### GOAL OF THE EXERCISE
Begin at the line that contains "panel = make_front_panel()", stop after the line that contains "for node in", and reproduce only that span, unaltered.

### MATERIAL TO PROCESS
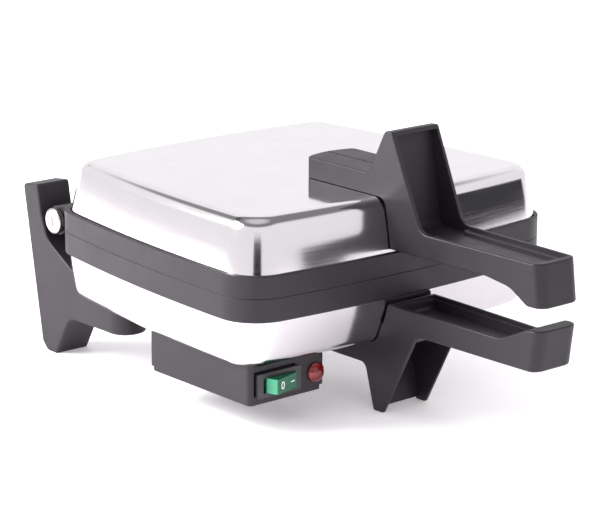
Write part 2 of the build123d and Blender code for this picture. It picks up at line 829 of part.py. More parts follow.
def bracket_profile():
    """Side view of a rear bracket as (y, z, corner radius) triples."""
    return [
        (post_front_top_y, post_top_z, 1.5),
        (post_waist_y, post_waist_z, 30.0),
        (post_knee_y, post_knee_z, 14.0),
        (post_root_y, post_root_z, 0),
        (bracket_tail_y, bracket_tail_z, 0),
        (bracket_arm_front_y, -shell_height + 2, 0),
        (bracket_arm_front_y, bracket_arm_z, 0),
        (bracket_haunch_y, bracket_arm_z, 9.0),
        (foot_front_y, foot_z, 0),
        (foot_front_y + foot_length, foot_z, 4.0),
        (post_back_foot_y, foot_z + 5, 4.0),
        (post_back_top_y, post_top_z - 1.8, 2.5),
    ]


def bracket_coring():
    """Pocket that thins a bracket from its inner side, with ribs and a post round its rear screw."""
    sharp = rounded_profile([(y, z, 0) for y, z, radius in bracket_profile()])
    face = offset(sharp, -bracket_wall, kind=Kind.INTERSECTION).face()
    face = face.moved(Location((bracket_outer_x - bracket_wall, 0, 0)))
    pocket = extrude(face, -bracket_width, dir=(1, 0, 0))
    behind = bracket_arm_front_y + bracket_width / 2 + bracket_wall
    pocket &= Pos(bracket_outer_x, behind, 0) * Box(
        4 * bracket_width, 2 * body_depth, 4 * abs(foot_z), align=(Align.CENTER, Align.MIN, Align.CENTER)
    )
    pocket -= turned_over(shell_form(bracket_wall, shell_height + bracket_wall))
    for step in (-2, -1, 0):
        rib_z = post_waist_z + step * bracket_rib_pitch
        pocket -= Pos(bracket_outer_x, rear_edge_y, rib_z) * Box(4 * bracket_width, body_depth, bracket_rib)
    pocket -= disc(2 * large_screw_radius, bracket_screw_x, bracket_screw_places()[1], foot_z, 0)
    return pocket


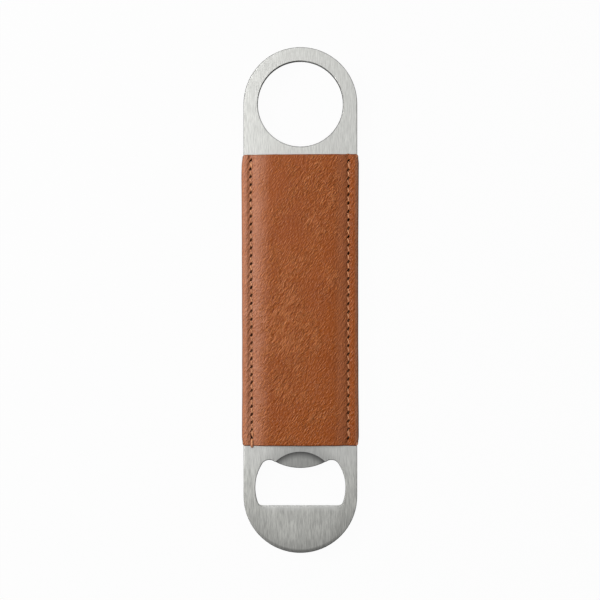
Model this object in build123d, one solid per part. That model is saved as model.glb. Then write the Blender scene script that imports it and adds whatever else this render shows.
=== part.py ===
from build123d import *
import math
import os

# Flat steel bar opener with a stitched leather sleeve round its waist.
#
# Frame: X across the width, Y along the length with the finger ring at +Y and the cap lifter at -Y,
# Z up out of the front face. The origin is the centre of the footprint, at the height of the surface
# that the sleeve's back face rests on.
#
# The blade is one plate. Between its two ends it narrows to a waist. A front and a back leather panel
# cover the waist and meet each other in the two margins beside it, so the sleeve can't slide. Their
# ends are thinned to lie over the four shoulders. Each margin is sewn with a lockstitch: a needle
# thread on the front face and a bobbin thread on the back face, which meet halfway down each slanted
# needle hole.

# ---------------------------------------------------------------- driving dimensions, millimetres

# Steel blade
blade_length = 178.0
blade_width = 40.0
blade_thickness = 2.0
blade_edge_radius = 0.3
ring_hole_radius = 15.0
waist_width = 27.0
waist_corner_radius = 0.5

# Cap mouth: a circle about the mouth's centre, flat at the bottom, with the lifter lip curving into it
mouth_centre_y = -66.1
mouth_radius = 15.9
mouth_floor_y = -72.4
mouth_corner_radius = 1.6
lip_tip_y = -59.2
lip_radius = 19.0
lobe_radius = 3.0

# Coined step on the front of the lip, a circle about the same centre, that thins the lifter
coin_radius = 12.75
coin_depth = 0.8
coin_lip_radius = 0.25

# Leather sleeve, two panels. Heights marked "above middle" are from the blade's middle plane.
sleeve_length = 102.7
sleeve_half_width_middle = 20.4
sleeve_half_width_near_ends = 20.6
sleeve_half_width_at_ends = 20.25
sleeve_taper_length = 3.0
sleeve_corner_radius = 0.8
panel_thickness = 1.4
shoulder_overlap = 1.05
plateau_half_width = 11.5
groove_inner_x = 16.6
groove_outer_x = 17.8
groove_above_middle = 1.3
groove_side_slope = 0.42
welt_crest_x = 19.1
welt_above_middle = 1.45
edge_face_above_middle = 0.25
margin_start_x = 15.6
fit_gap = 0.01
corner_relief = 0.35

# Stitching
thread_diameter = 0.56
seam_x = 17.15
hole_half_run_x = 0.28
hole_half_run_y = 0.42
hole_length = 1.9
hole_width = 0.95
thread_bend_radius = 0.3
turn_share_of_hole_run = 0.6
first_hole_y = 48.85
left_hole_count = 36
left_hole_pitch = 2.784
right_hole_count = 34
right_hole_pitch = 2.95
thread_tail_length = 0.85
thread_tail_drop_start = 0.4

# ---------------------------------------------------------------- worked out from the above

middle_z = blade_thickness / 2 + panel_thickness
end_radius = blade_width / 2
end_centre_y = blade_length / 2 - end_radius
shoulder_y = sleeve_length / 2 - shoulder_overlap
waist_half_width = waist_width / 2
plateau_above_middle = blade_thickness / 2 + panel_thickness
cavity_above_middle = blade_thickness / 2 + fit_gap
thread_run_above_middle = groove_above_middle + thread_diameter / 2 + fit_gap
thread_turn_above_middle = thread_diameter / 2 + fit_gap
thread_tail_above_middle = cavity_above_middle + thread_diameter / 2
hole_angle = math.degrees(math.atan2(hole_half_run_y, hole_half_run_x))


def hole_row(count, pitch):
    """The Y of each needle hole in a seam, from the ring's end to the lifter's end."""
    return [first_hole_y - pitch * i for i in range(count)]


left_holes = hole_row(left_hole_count, left_hole_pitch)
right_holes = hole_row(right_hole_count, right_hole_pitch)


# ---------------------------------------------------------------- blade

def blade_outline():
    """Long slot shape with semicircular ends, narrowed to the waist between the shoulders."""
    outline = SlotOverall(blade_length, blade_width, rotation=90)
    cut_width = end_radius - waist_half_width
    cut_centre_x = waist_half_width + cut_width
    for side in (-1, 1):
        # Twice as wide as the margin, so that the cut runs out past the blade's edge.
        outline -= Pos(side * cut_centre_x, 0) * Rectangle(2 * cut_width, 2 * shoulder_y)
    inner_corners = [
        v for v in outline.vertices()
        if math.isclose(abs(v.X), waist_half_width, abs_tol=1e-3)
    ]
    return fillet(inner_corners, waist_corner_radius)


def mouth_outline():
    """The opening that takes a crown cap: wide side arcs, a flat floor and the convex lifter lip."""
    circle = Pos(0, mouth_centre_y) * Circle(mouth_radius)
    below_floor = Pos(0, mouth_floor_y - mouth_radius) * Rectangle(4 * mouth_radius, 2 * mouth_radius)
    lip = Pos(0, lip_tip_y + lip_radius) * Circle(lip_radius)
    mouth = circle - below_floor - lip
    lobe_corners = mouth.vertices().filter_by(lambda v: v.Y > mouth_centre_y)
    mouth = fillet(lobe_corners, lobe_radius)
    floor_corners = mouth.vertices().filter_by(
        lambda v: math.isclose(v.Y, mouth_floor_y, abs_tol=1e-3)
    )
    return fillet(floor_corners, mouth_corner_radius)


def make_blade():
    """The steel plate, with its ring hole, its mouth, eased edges and the coined lip."""
    face = blade_outline() - Pos(0, end_centre_y) * Circle(ring_hole_radius) - mouth_outline()
    plate = extrude(face, blade_thickness / 2, both=True)
    flat_faces = plate.faces().filter_by(Axis.Z)
    plate = fillet(flat_faces.edges(), blade_edge_radius)
    coin = Pos(0, mouth_centre_y) * Circle(coin_radius)
    # Only the half of the circle on the lip's side of the mouth is coined.
    coin &= Pos(0, mouth_centre_y + coin_radius) * Rectangle(2 * coin_radius, 2 * coin_radius)
    coin_floor = blade_thickness / 2 - coin_depth
    plate -= Pos(0, 0, coin_floor) * extrude(coin, blade_thickness)
    floor_edges = plate.faces().filter_by(Axis.Z).group_by(Axis.Z)[-2].edges()
    lip_edge = floor_edges.sort_by(Axis.Y)[0]
    plate = fillet(lip_edge, coin_lip_radius)
    return Pos(0, 0, middle_z) * plate


# ---------------------------------------------------------------- leather panels

def panel_profile():
    """Half of the front panel's section, as X and height above middle: plateau, slope, groove, welt."""
    plateau_edge = (plateau_half_width, plateau_above_middle)
    groove_start = (groove_inner_x, groove_above_middle)
    groove_end = (groove_outer_x, groove_above_middle)
    welt_crest = (welt_crest_x, welt_above_middle)
    edge_top = (sleeve_half_width_near_ends, edge_face_above_middle)
    level = (1, 0)
    into_groove = (1, -groove_side_slope)
    with BuildSketch() as section:
        with BuildLine():
            Line((0, plateau_above_middle), plateau_edge)
            Spline(plateau_edge, groove_start, tangents=(level, into_groove))
            Line(groove_start, groove_end)
            Spline(groove_end, welt_crest, tangents=(level, level))
            TangentArc(welt_crest, edge_top, tangent=level)
            Polyline(
                edge_top,
                (sleeve_half_width_near_ends, fit_gap),
                (margin_start_x, fit_gap),
                (waist_half_width + 0.1, cavity_above_middle),
                (0, cavity_above_middle),
                (0, plateau_above_middle),
            )
        make_face()
    return section.sketch


def sleeve_outline():
    """The sleeve's plan: sides drawn in a little at the middle, and tapered to small round corners."""
    half_length = sleeve_length / 2
    taper_y = half_length - sleeve_taper_length
    with BuildSketch() as plan:
        with BuildLine():
            for side in (-1, 1):
                near_top = (side * sleeve_half_width_near_ends, taper_y)
                near_bottom = (side * sleeve_half_width_near_ends, -taper_y)
                ThreePointArc(near_top, (side * sleeve_half_width_middle, 0), near_bottom)
                for end in (-1, 1):
                    Line(
                        (side * sleeve_half_width_near_ends, end * taper_y),
                        (side * sleeve_half_width_at_ends, end * half_length),
                    )
            for end in (-1, 1):
                Line(
                    (-sleeve_half_width_at_ends, end * half_length),
                    (sleeve_half_width_at_ends, end * half_length),
                )
        make_face()
        corners = plan.vertices().filter_by(lambda v: abs(v.Y) > taper_y + fit_gap)
        fillet(corners, sleeve_corner_radius)
    return plan.sketch


def needle_holes():
    """One slanted slot for each needle hole, through both panels."""
    slot = SlotOverall(hole_length, hole_width, rotation=hole_angle)
    left = [Pos(-seam_x, y) * slot for y in left_holes]
    right = [Pos(seam_x, y) * slot for y in right_holes]
    return extrude(Sketch(children=left + right), 2 * plateau_above_middle, both=True)


def shoulder_pockets():
    """Pockets in a panel's inner face for the blade's shoulders and the rounded corners below them."""
    length = shoulder_overlap + fit_gap
    over_shoulders = Box(3 * blade_width, 2 * length, 2 * cavity_above_middle)
    corner_width = waist_corner_radius + corner_relief
    corner_x = waist_half_width + corner_width / 2
    corner_y = shoulder_y - waist_corner_radius
    over_corner = Box(corner_width, 2 * corner_width, 2 * cavity_above_middle)
    pockets = [Pos(0, j * sleeve_length / 2, 0) * over_shoulders for j in (-1, 1)]
    pockets += [Pos(i * corner_x, j * corner_y, 0) * over_corner for i in (-1, 1) for j in (-1, 1)]
    return pockets


def make_front_panel():
    """The front panel about the middle plane: its section along Y, trimmed to the sleeve's plan."""
    half = extrude(Plane.XZ * panel_profile(), sleeve_length, both=True)
    whole = half + mirror(half, Plane.YZ)
    whole &= extrude(sleeve_outline(), 2 * plateau_above_middle, both=True)
    whole -= needle_holes()
    for pocket in shoulder_pockets():
        whole -= pocket
    return whole


# ---------------------------------------------------------------- threads

def seam_route(x, holes, with_tail):
    """A needle thread's corners above the middle plane: over the leather, and down to turn in each hole."""
    turn_x = turn_share_of_hole_run * hole_half_run_x
    turn_y = turn_share_of_hole_run * hole_half_run_y
    route = [(x, holes[0], thread_turn_above_middle)]
    for y in holes:
        if y != holes[0]:
            route.append((x + hole_half_run_x, y + hole_half_run_y, thread_run_above_middle))
            route.append((x + turn_x, y + turn_y, thread_turn_above_middle))
        if y != holes[-1] or with_tail:
            route.append((x - turn_x, y - turn_y, thread_turn_above_middle))
            route.append((x - hole_half_run_x, y - hole_half_run_y, thread_run_above_middle))
    if with_tail:
        # The last stitch is sewn off the sleeve's end, and drops onto the steel there.
        end_y = -sleeve_length / 2
        route.append((x, end_y - thread_tail_drop_start, thread_run_above_middle))
        route.append((x, end_y - thread_tail_length, thread_tail_above_middle))
    else:
        route.append((x, holes[-1], thread_turn_above_middle))
    return route


def make_thread(x, holes, with_tail=False):
    """A needle thread about the middle plane, as one round tube along its seam."""
    path = FilletPolyline(*seam_route(x, holes, with_tail), radius=thread_bend_radius)
    section = Plane(path @ 0, z_dir=path % 0) * Circle(thread_diameter / 2)
    return sweep(section, path=path)


# ---------------------------------------------------------------- assembly

def to_front(shape):
    """From the middle plane to the row's frame."""
    return Pos(0, 0, middle_z) * shape


def to_back(shape):
    """The same shape on the other face of the blade."""
    return Pos(0, 0, middle_z) * mirror(shape, Plane.XY)


panel = make_front_panel()
left_needle = make_thread(-seam_x, left_holes, with_tail=True)
left_bobbin = make_thread(-seam_x, left_holes)
right_thread = make_thread(seam_x, right_holes)

nodes = {
    "blade": make_blade(),
    "front_leather_panel": to_front(panel),
    "back_leather_panel": to_back(panel),
    "left_needle_thread": to_front(left_needle),
    "left_bobbin_thread": to_back(left_bobbin),
    "right_needle_thread": to_front(right_thread),
    "right_bobbin_thread": to_back(right_thread),
}

os.makedirs("parts", exist_ok=True)
for name, shape in nodes.items():
    export_step(shape, f"parts/{name}.step")
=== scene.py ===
import math

import bpy
import numpy as np
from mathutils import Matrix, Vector


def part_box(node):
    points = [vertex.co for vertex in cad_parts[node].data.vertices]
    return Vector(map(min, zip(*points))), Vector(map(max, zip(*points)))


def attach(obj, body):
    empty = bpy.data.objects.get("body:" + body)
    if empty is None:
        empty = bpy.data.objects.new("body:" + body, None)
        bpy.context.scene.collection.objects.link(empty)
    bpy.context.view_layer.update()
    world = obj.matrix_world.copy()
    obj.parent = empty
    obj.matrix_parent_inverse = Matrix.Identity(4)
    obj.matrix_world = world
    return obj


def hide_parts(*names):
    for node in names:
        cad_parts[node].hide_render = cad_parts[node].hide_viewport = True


# The looks of a bar-blade bottle opener with a stitched leather sleeve. The steel blade is the frame's
# own node with a brushed material. The two leather panels and the four sewing threads are replaced by
# detailed meshes in the same places. Shapes are worked out in millimetres in the frame's own axes:
# +Y towards the ring, +Z out of the front face.

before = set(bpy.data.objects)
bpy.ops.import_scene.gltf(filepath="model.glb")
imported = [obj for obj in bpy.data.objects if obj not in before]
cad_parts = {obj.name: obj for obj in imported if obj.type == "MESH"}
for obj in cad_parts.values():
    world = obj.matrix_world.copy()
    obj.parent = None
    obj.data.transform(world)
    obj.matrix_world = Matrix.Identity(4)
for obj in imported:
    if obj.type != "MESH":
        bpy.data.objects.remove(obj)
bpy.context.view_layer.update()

MM = 0.001

# ---------------------------------------------------------------- sizes, millimetres

BLADE_LOW, BLADE_HIGH = (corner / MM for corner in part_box("blade"))
SLEEVE_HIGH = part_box("front_leather_panel")[1] / MM
MIDDLE_Z = (BLADE_LOW.z + BLADE_HIGH.z) / 2
HALF_LENGTH = SLEEVE_HIGH.y
HALF_WIDTH = SLEEVE_HIGH.x

# The sleeve's plan
WIDTH_DRAWN_IN = 0.2        # narrower at the middle than near the ends, on each side
END_TAPER = 0.3             # narrower at the ends than near them
TAPER_LENGTH = 3.5
CORNER_RADIUS = 0.9
TOP_SKEW = 0.28             # how much shorter the sleeve is at the top left than at the top right
LEFT_FULLNESS = 0.2         # how much fuller the left side is, fading out towards both ends
WANDER = 0.05               # how unevenly the outline was cut
NICK_X = 16.7               # where the top edge has a small point
NICK = 0.2

# The sleeve's section, as distances from its centre line and heights above the blade's middle plane
PLATEAU = 2.34
PLATEAU_END_X = 10.8
GROOVE_START_X = 16.6
GROOVE_END_X = 17.85
GROOVE = 1.3
SHOULDER_POWER = 2.0        # how late the fall from the plateau to the groove steepens
WELT_X = 18.75
WELT = {"left": 1.47, "right": 1.32}
EDGE_TOP = 0.25
END_ROUNDING = 0.45
CAVITY = 1.02
CAVITY_X = 13.6
MARGIN_X = 15.6
OVERLAP = 1.07              # how far the sleeve's ends lie over the blade's shoulders
SHOULDER_STEP = 0.35        # the length over which the inner face then drops to the other panel
MEETING_GAP = 0.012
MIN_WALL = 0.12

# The leather's relief
RELIEF_FADES = (12.5, 16.0) # the distances from the centre line between which its unevenness fades
PLATEAU_FALL = 0.10         # how much lower the plateau is at its sides than on the centre line
PLATEAU_SWELL = 0.05        # how uneven it is over long distances
CREASE_HEIGHT = 0.022
GRAIN_HEIGHT = 0.006
GRAIN_ANGLE = math.radians(54)      # the creases run from lower left to upper right
FOLD_START_X = -17.2
FOLDS = {
    "front": [
        {"height": 0.10, "centre_y": -6.5, "reach_y": 11, "pitch": 2.785, "seed": 10},
        {"height": 0.05, "centre_y": -38, "reach_y": 12, "pitch": 2.785, "seed": 11},
    ],
    "back": [
        {"height": 0.04, "centre_y": 20, "reach_y": 14, "pitch": 2.7, "seed": 12},
    ],
}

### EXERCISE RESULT
panel = make_front_panel()
left_needle = make_thread(-seam_x, left_holes, with_tail=True)
left_bobbin = make_thread(-seam_x, left_holes)
right_thread = make_thread(seam_x, right_holes)

nodes = {
    "blade": make_blade(),
    "front_leather_panel": to_front(panel),
    "back_leather_panel": to_back(panel),
    "left_needle_thread": to_front(left_needle),
    "left_bobbin_thread": to_back(left_bobbin),
    "right_needle_thread": to_front(right_thread),
    "right_bobbin_thread": to_back(right_thread),
}

os.makedirs("parts", exist_ok=True)
for name, shape in nodes.items():
    export_step(shape, f"parts/{name}.step")
=== scene.py ===
import math

import bpy
import numpy as np
from mathutils import Matrix, Vector


def part_box(node):
    points = [vertex.co for vertex in cad_parts[node].data.vertices]
    return Vector(map(min, zip(*points))), Vector(map(max, zip(*points)))


def attach(obj, body):
    empty = bpy.data.objects.get("body:" + body)
    if empty is None:
        empty = bpy.data.objects.new("body:" + body, None)
        bpy.context.scene.collection.objects.link(empty)
    bpy.context.view_layer.update()
    world = obj.matrix_world.copy()
    obj.parent = empty
    obj.matrix_parent_inverse = Matrix.Identity(4)
    obj.matrix_world = world
    return obj


def hide_parts(*names):
    for node in names:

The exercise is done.